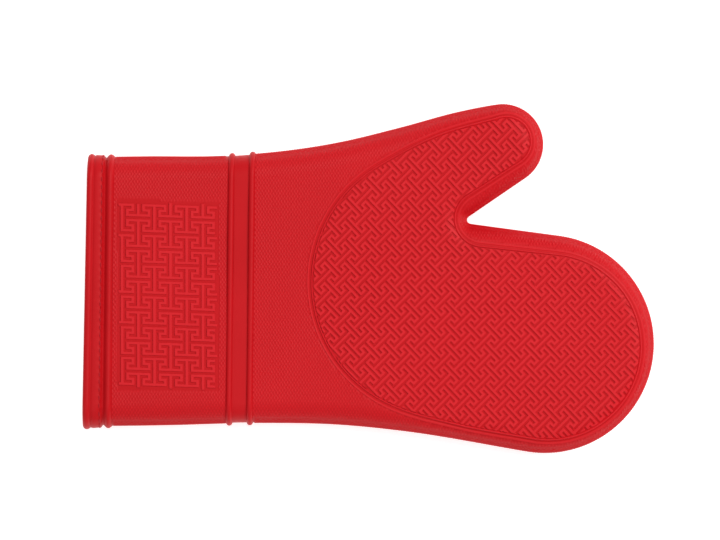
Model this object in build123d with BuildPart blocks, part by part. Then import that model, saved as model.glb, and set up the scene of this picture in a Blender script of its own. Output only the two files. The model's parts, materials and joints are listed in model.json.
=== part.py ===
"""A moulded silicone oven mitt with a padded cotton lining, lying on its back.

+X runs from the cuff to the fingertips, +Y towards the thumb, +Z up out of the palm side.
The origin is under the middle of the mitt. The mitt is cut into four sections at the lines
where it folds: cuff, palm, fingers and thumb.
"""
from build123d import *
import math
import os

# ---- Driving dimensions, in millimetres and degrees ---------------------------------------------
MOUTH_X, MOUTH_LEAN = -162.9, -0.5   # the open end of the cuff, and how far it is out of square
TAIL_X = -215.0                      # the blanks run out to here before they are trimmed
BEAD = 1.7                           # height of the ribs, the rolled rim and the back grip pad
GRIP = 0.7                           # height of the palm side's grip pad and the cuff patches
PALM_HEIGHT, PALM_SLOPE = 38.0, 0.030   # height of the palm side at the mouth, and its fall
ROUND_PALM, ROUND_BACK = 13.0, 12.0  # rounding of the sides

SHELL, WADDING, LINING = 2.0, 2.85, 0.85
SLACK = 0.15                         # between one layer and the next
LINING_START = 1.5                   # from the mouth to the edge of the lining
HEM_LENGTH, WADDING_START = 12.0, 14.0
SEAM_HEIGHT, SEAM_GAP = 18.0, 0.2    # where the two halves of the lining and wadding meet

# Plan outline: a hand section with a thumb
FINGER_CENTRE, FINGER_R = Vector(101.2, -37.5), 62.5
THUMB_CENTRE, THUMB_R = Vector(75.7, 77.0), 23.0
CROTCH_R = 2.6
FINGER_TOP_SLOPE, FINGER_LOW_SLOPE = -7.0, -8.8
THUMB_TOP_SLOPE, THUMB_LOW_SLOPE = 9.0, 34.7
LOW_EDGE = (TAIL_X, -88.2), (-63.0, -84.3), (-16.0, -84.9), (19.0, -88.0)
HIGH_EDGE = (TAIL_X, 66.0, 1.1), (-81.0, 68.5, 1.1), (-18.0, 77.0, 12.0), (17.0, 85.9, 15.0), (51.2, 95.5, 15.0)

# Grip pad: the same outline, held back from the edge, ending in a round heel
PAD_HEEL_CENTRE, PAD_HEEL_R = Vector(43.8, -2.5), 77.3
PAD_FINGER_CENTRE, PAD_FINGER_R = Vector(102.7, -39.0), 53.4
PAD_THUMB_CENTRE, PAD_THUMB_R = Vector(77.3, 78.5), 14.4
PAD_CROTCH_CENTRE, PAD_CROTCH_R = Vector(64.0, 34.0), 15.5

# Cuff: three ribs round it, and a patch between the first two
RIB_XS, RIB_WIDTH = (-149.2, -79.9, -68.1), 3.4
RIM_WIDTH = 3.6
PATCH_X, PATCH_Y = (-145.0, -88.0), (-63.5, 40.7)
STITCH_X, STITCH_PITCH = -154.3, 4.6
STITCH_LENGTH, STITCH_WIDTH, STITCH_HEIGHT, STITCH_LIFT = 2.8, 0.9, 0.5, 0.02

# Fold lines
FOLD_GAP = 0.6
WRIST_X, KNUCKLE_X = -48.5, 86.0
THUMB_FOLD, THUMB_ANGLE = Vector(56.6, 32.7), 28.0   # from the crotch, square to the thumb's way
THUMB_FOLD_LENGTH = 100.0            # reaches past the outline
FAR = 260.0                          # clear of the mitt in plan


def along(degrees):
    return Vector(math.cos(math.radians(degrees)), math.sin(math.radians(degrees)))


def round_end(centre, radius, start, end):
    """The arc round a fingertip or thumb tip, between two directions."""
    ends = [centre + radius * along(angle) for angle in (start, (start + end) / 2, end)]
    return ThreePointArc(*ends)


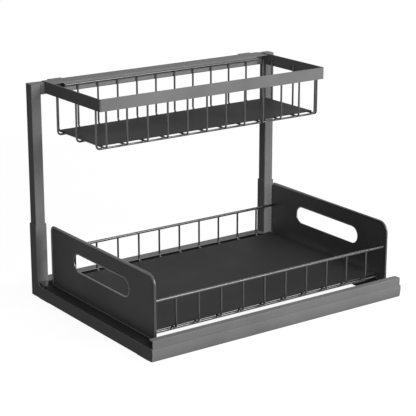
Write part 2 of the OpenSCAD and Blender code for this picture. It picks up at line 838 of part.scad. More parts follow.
= = = =
EXERCISE
All of the data must be returned exactly.

SOLUTION
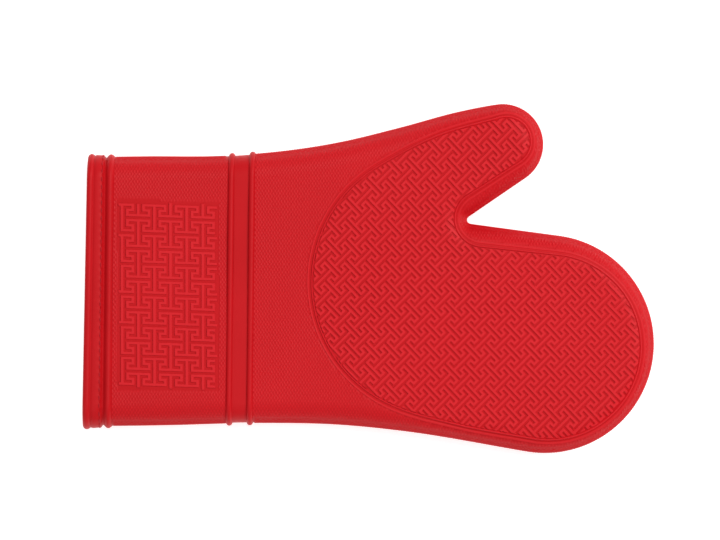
Model this object in build123d with BuildPart blocks, part by part. Then import that model, saved as model.glb, and set up the scene of this picture in a Blender script of its own. Output only the two files. The model's parts, materials and joints are listed in model.json.
=== part.py ===
"""A moulded silicone oven mitt with a padded cotton lining, lying on its back.

+X runs from the cuff to the fingertips, +Y towards the thumb, +Z up out of the palm side.
The origin is under the middle of the mitt. The mitt is cut into four sections at the lines
where it folds: cuff, palm, fingers and thumb.
"""
from build123d import *
import math
import os

# ---- Driving dimensions, in millimetres and degrees ---------------------------------------------
MOUTH_X, MOUTH_LEAN = -162.9, -0.5   # the open end of the cuff, and how far it is out of square
TAIL_X = -215.0                      # the blanks run out to here before they are trimmed
BEAD = 1.7                           # height of the ribs, the rolled rim and the back grip pad
GRIP = 0.7                           # height of the palm side's grip pad and the cuff patches
PALM_HEIGHT, PALM_SLOPE = 38.0, 0.030   # height of the palm side at the mouth, and its fall
ROUND_PALM, ROUND_BACK = 13.0, 12.0  # rounding of the sides

SHELL, WADDING, LINING = 2.0, 2.85, 0.85
SLACK = 0.15                         # between one layer and the next
LINING_START = 1.5                   # from the mouth to the edge of the lining
HEM_LENGTH, WADDING_START = 12.0, 14.0
SEAM_HEIGHT, SEAM_GAP = 18.0, 0.2    # where the two halves of the lining and wadding meet

# Plan outline: a hand section with a thumb
FINGER_CENTRE, FINGER_R = Vector(101.2, -37.5), 62.5
THUMB_CENTRE, THUMB_R = Vector(75.7, 77.0), 23.0
CROTCH_R = 2.6
FINGER_TOP_SLOPE, FINGER_LOW_SLOPE = -7.0, -8.8
THUMB_TOP_SLOPE, THUMB_LOW_SLOPE = 9.0, 34.7
LOW_EDGE = (TAIL_X, -88.2), (-63.0, -84.3), (-16.0, -84.9), (19.0, -88.0)
HIGH_EDGE = (TAIL_X, 66.0, 1.1), (-81.0, 68.5, 1.1), (-18.0, 77.0, 12.0), (17.0, 85.9, 15.0), (51.2, 95.5, 15.0)

# Grip pad: the same outline, held back from the edge, ending in a round heel
PAD_HEEL_CENTRE, PAD_HEEL_R = Vector(43.8, -2.5), 77.3
PAD_FINGER_CENTRE, PAD_FINGER_R = Vector(102.7, -39.0), 53.4
PAD_THUMB_CENTRE, PAD_THUMB_R = Vector(77.3, 78.5), 14.4
PAD_CROTCH_CENTRE, PAD_CROTCH_R = Vector(64.0, 34.0), 15.5

# Cuff: three ribs round it, and a patch between the first two
RIB_XS, RIB_WIDTH = (-149.2, -79.9, -68.1), 3.4
RIM_WIDTH = 3.6
PATCH_X, PATCH_Y = (-145.0, -88.0), (-63.5, 40.7)
STITCH_X, STITCH_PITCH = -154.3, 4.6
STITCH_LENGTH, STITCH_WIDTH, STITCH_HEIGHT, STITCH_LIFT = 2.8, 0.9, 0.5, 0.02

# Fold lines
FOLD_GAP = 0.6
WRIST_X, KNUCKLE_X = -48.5, 86.0
THUMB_FOLD, THUMB_ANGLE = Vector(56.6, 32.7), 28.0   # from the crotch, square to the thumb's way
THUMB_FOLD_LENGTH = 100.0            # reaches past the outline
FAR = 260.0                          # clear of the mitt in plan


def along(degrees):
    return Vector(math.cos(math.radians(degrees)), math.sin(math.radians(degrees)))


def round_end(centre, radius, start, end):
    """The arc round a fingertip or thumb tip, between two directions."""
    ends = [centre + radius * along(angle) for angle in (start, (start + end) / 2, end)]
    return ThreePointArc(*ends)


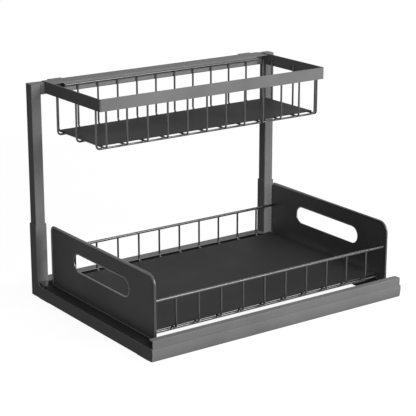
Write part 2 of the OpenSCAD and Blender code for this picture. It picks up at line 838 of part.scad. More parts follow.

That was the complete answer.